#### [Information given]
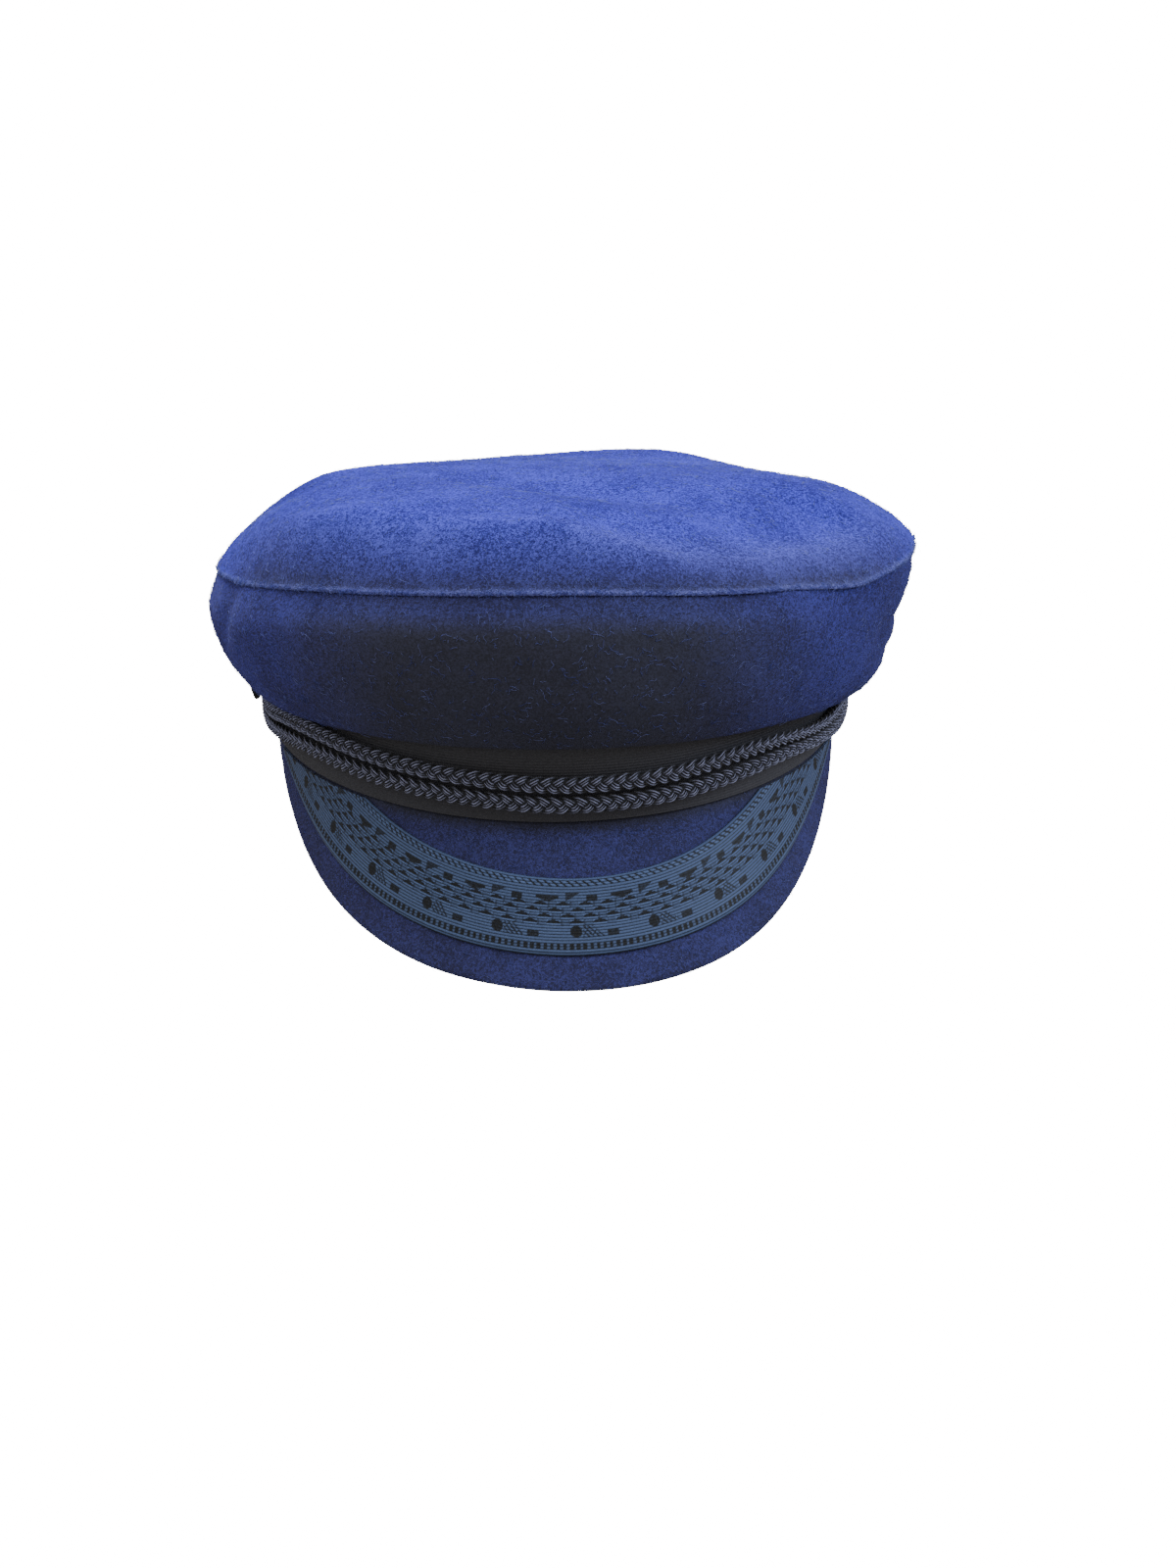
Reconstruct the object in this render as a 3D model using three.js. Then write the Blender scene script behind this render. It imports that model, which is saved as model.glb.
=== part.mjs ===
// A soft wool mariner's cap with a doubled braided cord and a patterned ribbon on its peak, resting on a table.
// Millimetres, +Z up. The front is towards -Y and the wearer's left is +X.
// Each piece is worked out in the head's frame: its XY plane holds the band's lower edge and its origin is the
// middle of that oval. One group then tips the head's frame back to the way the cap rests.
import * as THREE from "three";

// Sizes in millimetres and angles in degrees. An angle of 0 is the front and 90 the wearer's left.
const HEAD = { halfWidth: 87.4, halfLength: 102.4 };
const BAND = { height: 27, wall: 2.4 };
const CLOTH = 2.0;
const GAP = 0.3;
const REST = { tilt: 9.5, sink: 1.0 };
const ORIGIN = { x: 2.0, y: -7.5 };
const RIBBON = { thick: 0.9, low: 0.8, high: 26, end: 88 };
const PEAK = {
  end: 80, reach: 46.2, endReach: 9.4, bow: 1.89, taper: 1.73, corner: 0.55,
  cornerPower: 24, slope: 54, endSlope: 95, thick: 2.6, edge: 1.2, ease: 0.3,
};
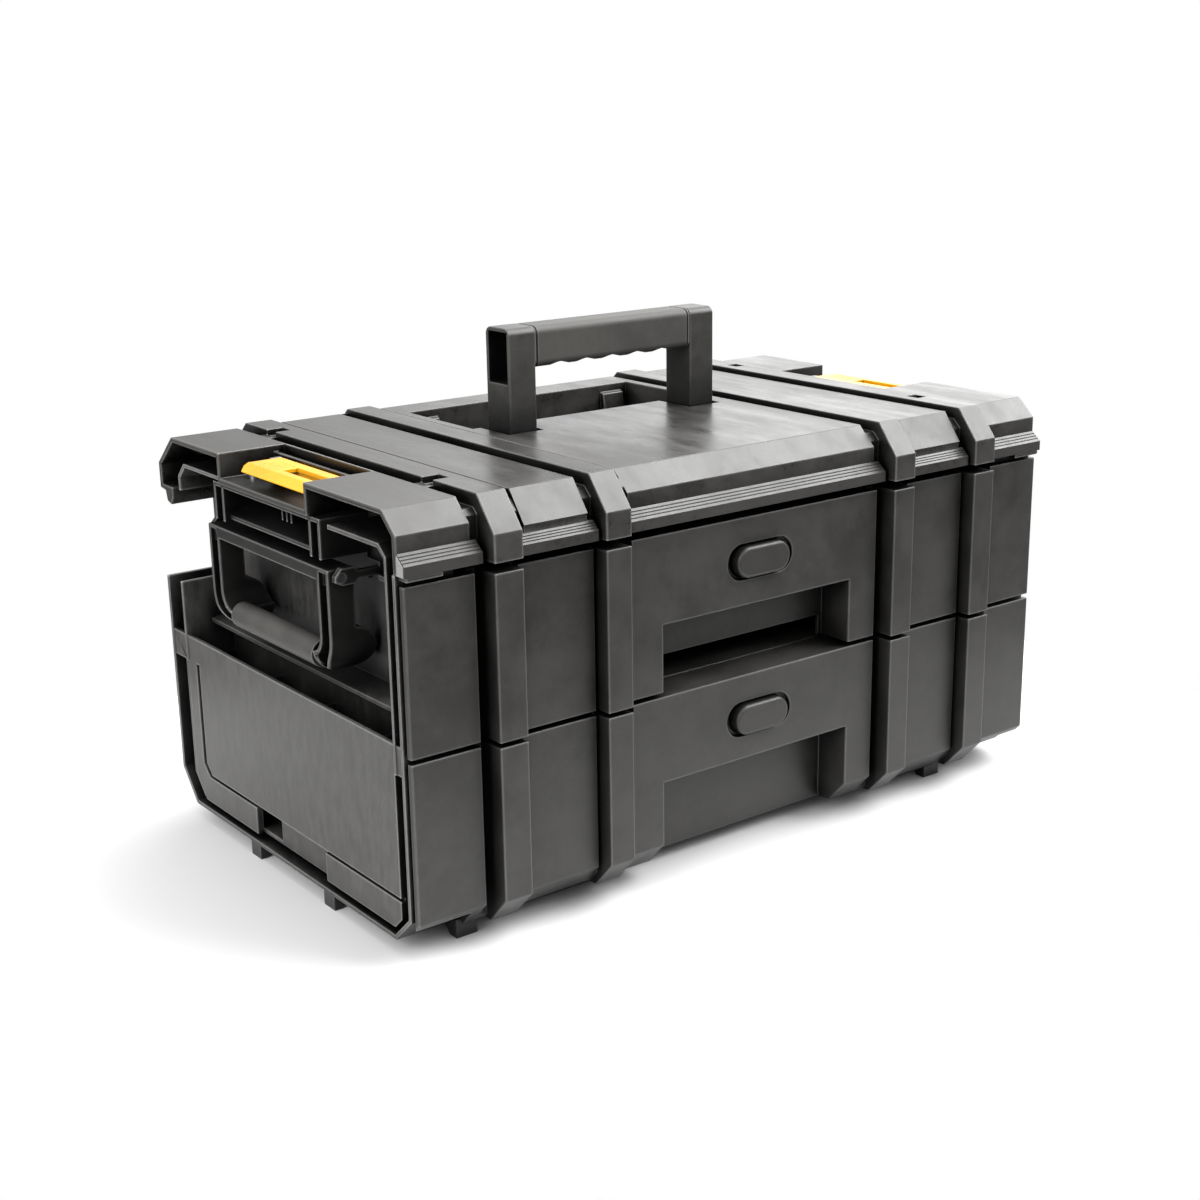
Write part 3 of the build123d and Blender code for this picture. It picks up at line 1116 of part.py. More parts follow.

#### [Problem requirements]
Beginning at the top of the data, extract each line through the line containing "import * as" and return those lines exactly, with nothing added.

#### [Output]
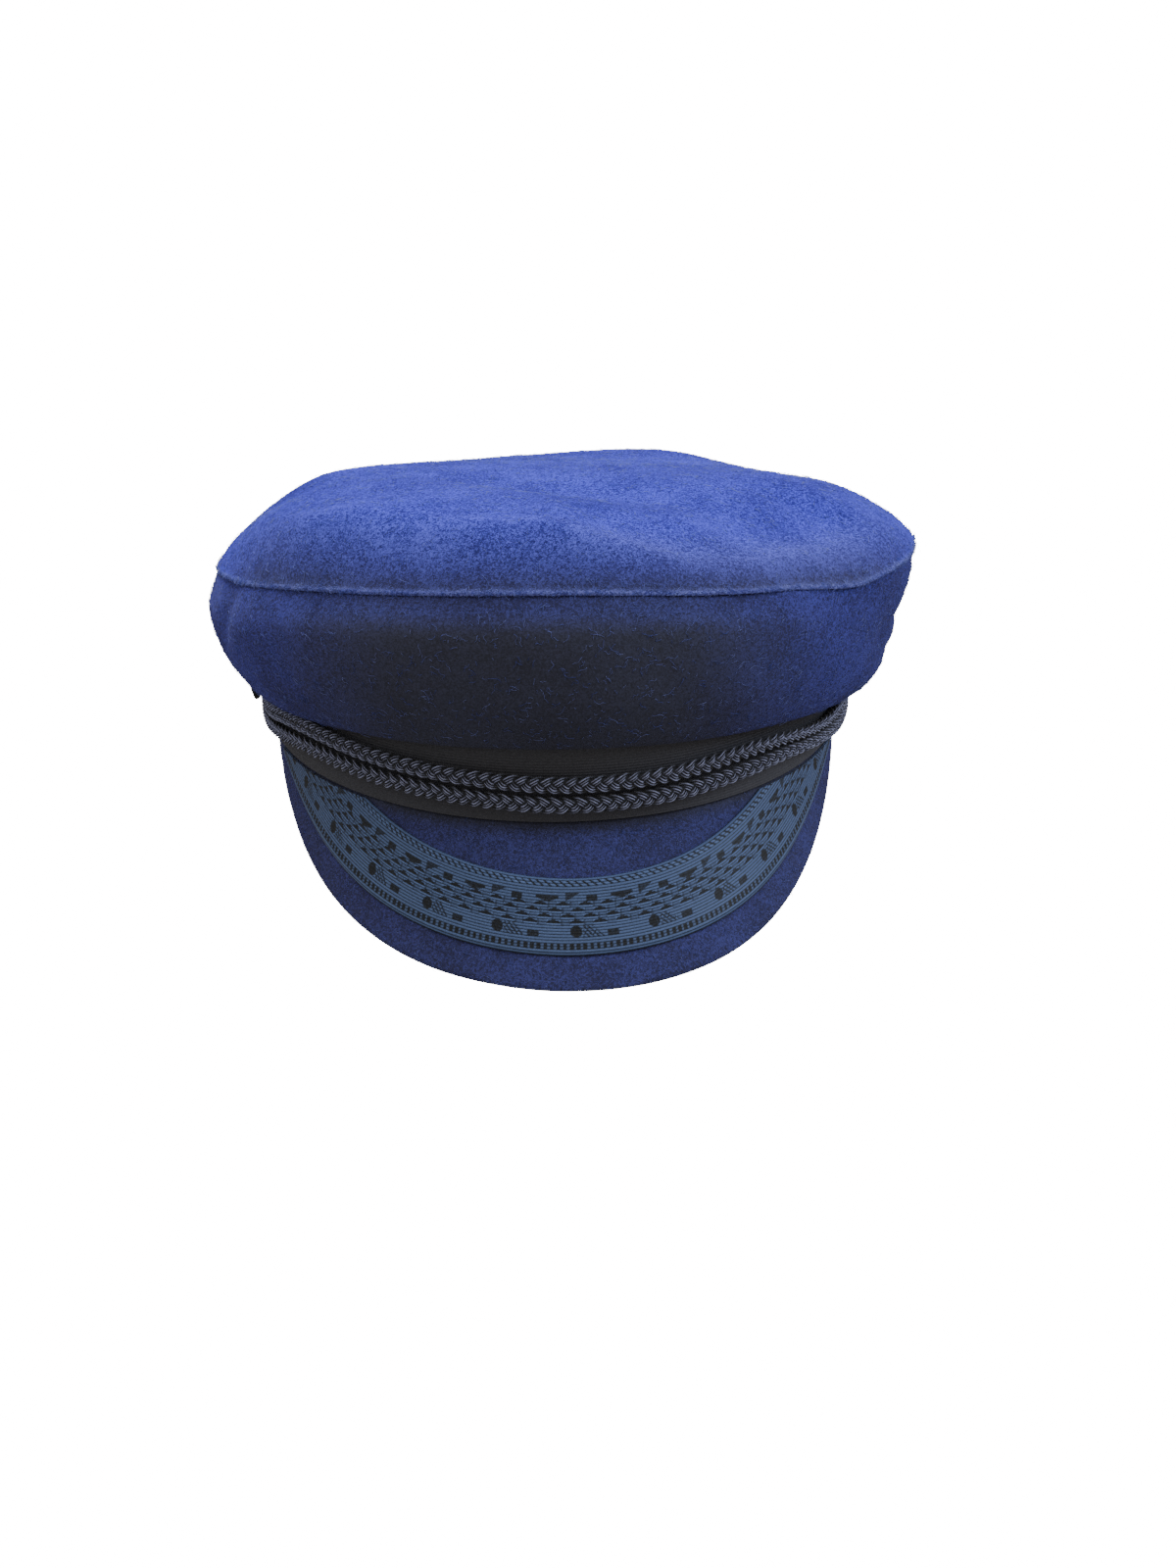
Reconstruct the object in this render as a 3D model using three.js. Then write the Blender scene script behind this render. It imports that model, which is saved as model.glb.
=== part.mjs ===
// A soft wool mariner's cap with a doubled braided cord and a patterned ribbon on its peak, resting on a table.
// Millimetres, +Z up. The front is towards -Y and the wearer's left is +X.
// Each piece is worked out in the head's frame: its XY plane holds the band's lower edge and its origin is the
// middle of that oval. One group then tips the head's frame back to the way the cap rests.
import * as THREE from "three";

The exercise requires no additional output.